Stop Competing, Start Looking At What Makes Your Work Yours

It’s hard, I know, but – there is room for everyone, honestly. OK, sure, in certain situations, only one person can win first prize, maybe only one will get the award, or the bursary, or the free place on the course. It might be you. It might not. What are you going to do if it isn’t? Seriously – give up? Really? Again, this is another problem associated with focusing too much on narrow measures of external approval. Sure, you might have to work hard to get your work to a good standard; that’s a given. But not everybody writes in the same way or in the same genre and it is not a requirement to do so. Instead of thinking about how everybody else’s work is better than yours, start thinking about how it is different and similar. Think about the other writers you know – what about them?
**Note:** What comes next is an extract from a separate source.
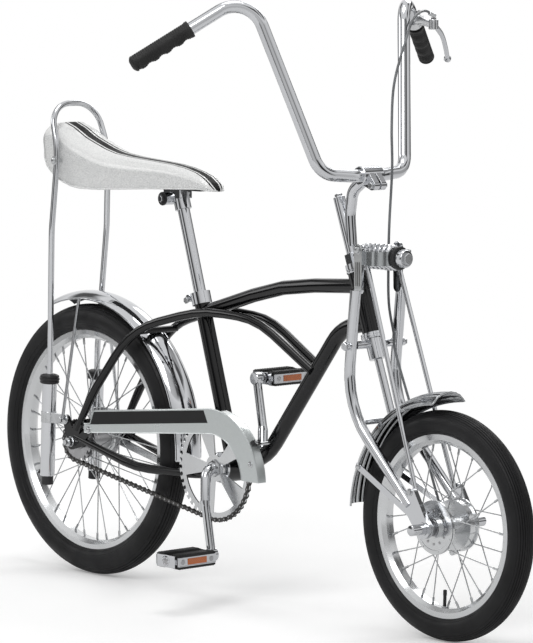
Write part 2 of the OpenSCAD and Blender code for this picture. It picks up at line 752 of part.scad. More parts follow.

What are the features and peculiarities of their work? What sort of style do they have, what are their common themes and concerns? How do they differ from each other’s and your own? If you had to list some features unique to your work, what would they be?

 

Above all,  you need to look after yourself and protect your writer self and your writing. Nobody ever said it was easy and it can be a  tough old world out there.

Don’t, whatever you do,  let them get you down.